Perhaps mainstream discourse has already wrung every last drop of usefulness from the topic of “bohemians” (or “hipsters,” or whatever term we’re using for this amorphous subgroup of people)—it has become as much of a cliché as “fratboys” when trying to shoehorn people into categories. But sometimes much more vital questions are embedded in these discussions, like those of gentrification, right to the city, the aristocratization of creativity, and the convergence of art and radical activism.

We find Buhle’s perspectives on some of these questions to be of particular interest because in some cases they contradict our own current understanding—and are based in large-scale historical thinking that demands to be taken seriously.

We invite your guidance on ways to extend some of Buhle’s thinking—for instance, he appears to want to carry his theories into the world of hip-hop (music the Antidote Writers Collective regards as an essential motor, recently, of both cultural and political change) but avoids doing so for lack of expertise on the subject. How can some of what Buhle says about jazz be applied to present-day contexts?

Also, what do you make of his apparent apologism regarding the oft-alleged connection between ‘bohemian’ cultural production and subsequent gentrification? How could this inform the way we conduct community struggles that have heavy countercultural components (for example, housing justice and squatting) and are frequently accused of propelling the very forces they avow to resist?

Buhle’s explanations contain a lot of fascinating historical detail. In this spirit, we’ll send you into this conversation with a (hopefully also fascinating) nugget of our own. At one point Buhle describes gentrified real estate as ‘gold-coast property.’ The origin of this expression—perhaps—is in the rapid and dramatic gentrification of Zürich’s historically bohemian Seefeld neighborhood in the 1970s. Seefeld lies along the eastern shore of Lake Zürich, which is surrounded by high ridges, and is part of what is known as the Gold Coast because of the evening sunlight it gets when the opposite shore is already in shadow. Gentrification on the Gold Coast—its being turned into proper ‘gold coast property’—arguably led to the famous Zürich youth movements of 1980 and beyond, as the “bohemians” began to angrily demand cultural space in a city they described as iced-over.

So, without further ado:

Chuck Mertz: On the line with us right now, live from Madison, Wisconsin: Paul Buhle, co-author of the new book Bohemians: a Graphic History. Good morning, Paul.

Paul Buhle: Good morning.

CM: Great to have you on the show. Paul is formerly a senior lecturer at Brown University, and currently produces radical comics. He is a former member of Students for a Democratic Society; he founded the SDS journal Radical America as well as The Oral History of the American Left. He is co-author, with Mary Jo Buhle, of The Encyclopedia of the American Left.
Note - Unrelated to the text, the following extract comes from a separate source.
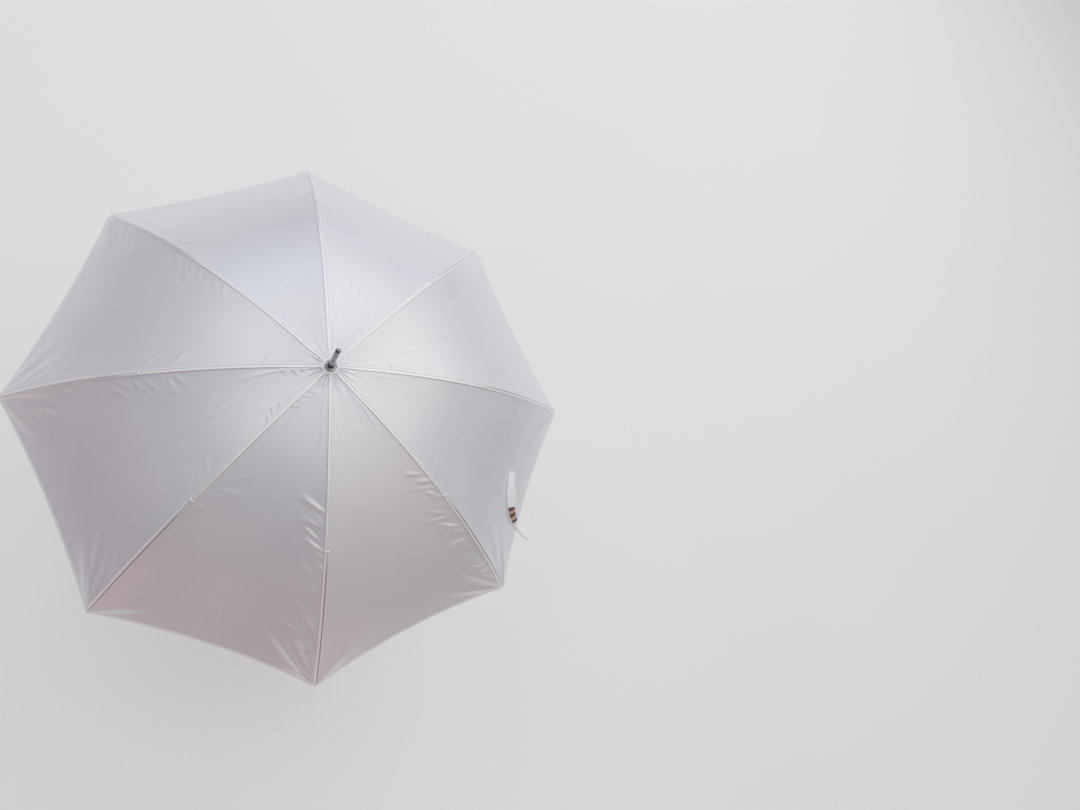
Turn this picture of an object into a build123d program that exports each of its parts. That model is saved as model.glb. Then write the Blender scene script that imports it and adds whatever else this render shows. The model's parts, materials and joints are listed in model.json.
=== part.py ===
"""Umbrella reflector: an eight-rib folding umbrella on a slim steel shaft.

The umbrella stands on its shaft, opened upwards: +Z is the shaft axis towards the ferrule, and the
origin is on that axis, in the middle of the bare length of shaft that a stand's bracket grips.
Rib 1 lies over +X and the others follow every 45 degrees, anticlockwise seen from above.

Each rib is a circular arc that turns on the crown's ring wire. A stretcher runs from a clip under the
rib to the runner, and is exactly as long as the straight distance from the crown's wire to the clip.
Crown wire, clip and runner wire are therefore an isosceles triangle at every moment of the fold: while
a rib turns down by some angle its stretcher turns back by twice as much, and the runner slides straight
down the shaft without turning.
"""

import os
from math import atan2, cos, degrees, hypot, radians, sin, tan

from build123d import *

# ---------------------------------------------------------------------------------------------------
# Driving dimensions, in millimetres and degrees
# ---------------------------------------------------------------------------------------------------
rib_count = 8
canopy_radius = 420.0  # from the shaft axis to the rib tips
crown_height = 186.0  # from the rib tips up to the crown's pivots
crown_slope = 3.5  # how steeply a rib already falls where it leaves the crown
fold_angle = 64.0  # how far a rib turns from open to closed

shaft_diameter = 8.0
shaft_wall = 0.7
shaft_below = 505.0  # from the crown's pivots down to the shaft's lower end
grip_height = 140.0  # from the shaft's lower end up to the origin
ferrule_length = 52.0  # shaft that shows above the collar
crimp_above_grip = 105.0  # the crimped groove that ends the bare grip, above the origin
crimp_width = 2.0
crimp_depth = 0.3

pivot_ring = 9.0  # radius of both ring wires, crown and runner
wire_diameter = 1.2
eye_radius = 1.8  # outer radius of a rib's or stretcher's eye
eye_play = 0.7  # how much wider the eye's hole is than the ring wire it passes
blade_width = 2.4  # thickness of the flattened ends that carry the eyes

rib_width = 3.0
rib_depth = 2.6
rib_wall = 0.5
stretcher_width = 2.6
stretcher_depth = 2.4
stretcher_wall = 0.45
stretcher_share = 0.49  # how far out along the rib the stretcher's clip sits
channel_start = 5.0  # the flattened end's length before the channel begins

clip_length = 9.0
clip_cheek = 0.7
clip_bridge = 0.4
clip_drop = 3.4  # the clip's rivet below the rib's middle line
rivet_diameter = 1.6
rivet_head = 2.6
rivet_head_height = 0.45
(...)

Let’s just start there. This is a little bit off-topic from bohemians, but you’ve written extensively on the history of the Left. Last month we talked with Adolph Reed about his essay Nothing Left in Harper’s. Since then, we’ve been having a running discussion about the Left, whether there is one.
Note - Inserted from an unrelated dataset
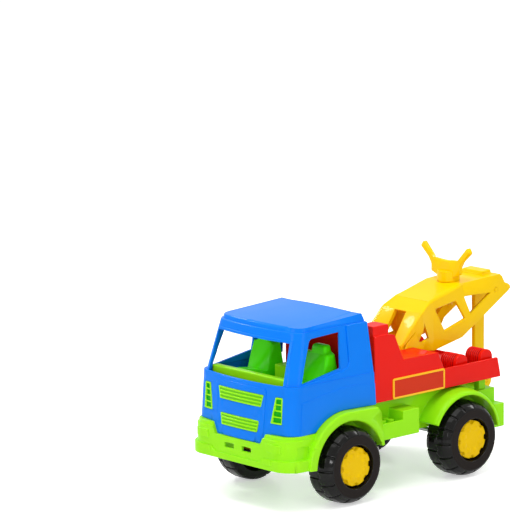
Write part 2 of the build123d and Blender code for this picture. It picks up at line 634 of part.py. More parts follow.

You’ve studied the Left and counterculture, and clearly bohemians as well. Today, is there a Left? And does the existence or absence of an energized Left—or an apathetic Left—have an impact on whether there are bohemians?
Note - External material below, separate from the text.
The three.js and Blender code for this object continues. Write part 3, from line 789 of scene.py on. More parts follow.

PB: That’s a very difficult question. I retired to Madison, Wisconsin in 2009, and therefore was very much a part of the uprising of 2011, in which on any given day—although Madison has only 200,000 residents—there were 125,000 people in the street protesting the governor and his misgoverning. To say that this was part of an organized—let alone Marxist or Anarchist—Left would be a little silly.

But on the other hand, that it was a forceful group of working people—especially women healthcare workers and women teachers—was good evidence (like Occupy, nationally) that there are hundreds of thousands of people eager to do something not only to stop the downward slide, but also to point towards a reconstruction of society. What’s true here is even more true in various anti-austerity movements in Europe and other parts of the globe.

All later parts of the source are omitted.